The introduction of freedom and choice in 2015 gave savers much greater flexibility in how they accessed their pensions – allowing many to take advantage of drawdown for the first time.
Yet, while an increasing number of occupational defined contribution scheme members want to take advantage of drawdown, not all schemes give them access to it – meaning they have to transfer their pension to another provider should they wish to use these flexibilities.
However, the pensions landscape continues to evolve – and increasing numbers of occupational schemes are deciding that providing no access to drawdown, the so-called ‘do nothing approach’, is no longer appropriate.

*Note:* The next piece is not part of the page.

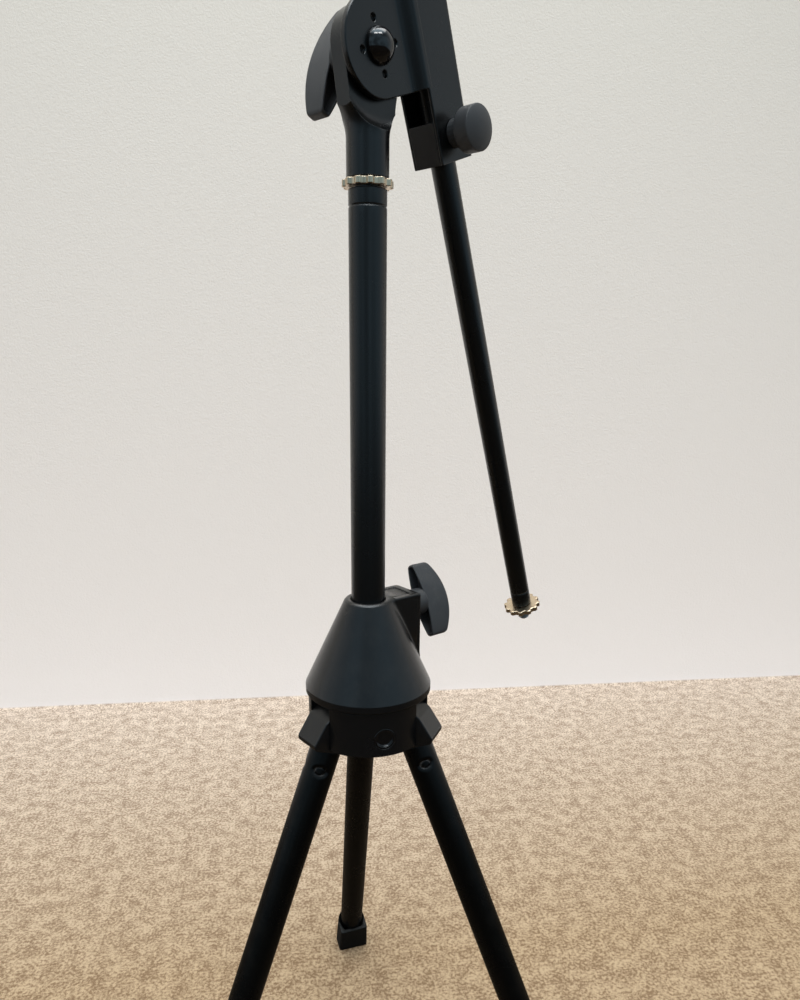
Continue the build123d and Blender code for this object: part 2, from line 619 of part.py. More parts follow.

Professional Pensions’ latest Pensions Buzz research – which polled 107 scheme trustees, managers and consultants on the question of should more DC schemes provide in-house drawdown options for members? – echoes this trend.
Commenting on the research findings, Professional Pensions editor-in-chief Jonathan Stapleton said: “Our research suggests there has been a significant shift over the past 12 months and an increasing number of schemes are starting to move away from the ‘do nothing’ approach and are considering either facilitating drawdown for members or even providing it in-house.”
The Buzz research found opinion is now more evenly split on the issue with around a quarter of respondents believing more DC schemes should provide in-house drawdown options for members.
Among respondents, the admin burden and associated cost of providing some sort of drawdown option to members ranked highly as concerns. But the possible effects of longer life expectancies and the availability of technology to make drawdown options cheaper ranked as reasons to put in-house facilities in place.
The no vote is still strong, however. One pension manager, commenting on the understanding of anonymity, said: “The employer provides a solution based on what it believes is appropriate for their staff. You can’t have legislators coming along saying you have to do this and that. All of this puts an increased cost on an employer to change their in-house pension operation. To make even the slightest change comes at a significant cost. There are plenty of solutions out there from other providers who can provide that drawdown facility.”
Another respondent said: “I’m still not fully formed on the thinking behind [in-house drawdown options]. Administratively it’s difficult to do and there’s a good chance someone will land a cap on charges which will be a problem.”
The market is clearly more divided on this issue than it was 12 months ago. But does current sentiment represent a new normal, or will the provision of in-house drawdown soon be favoured by the majority?
We’ll continue to monitor the situation with interest.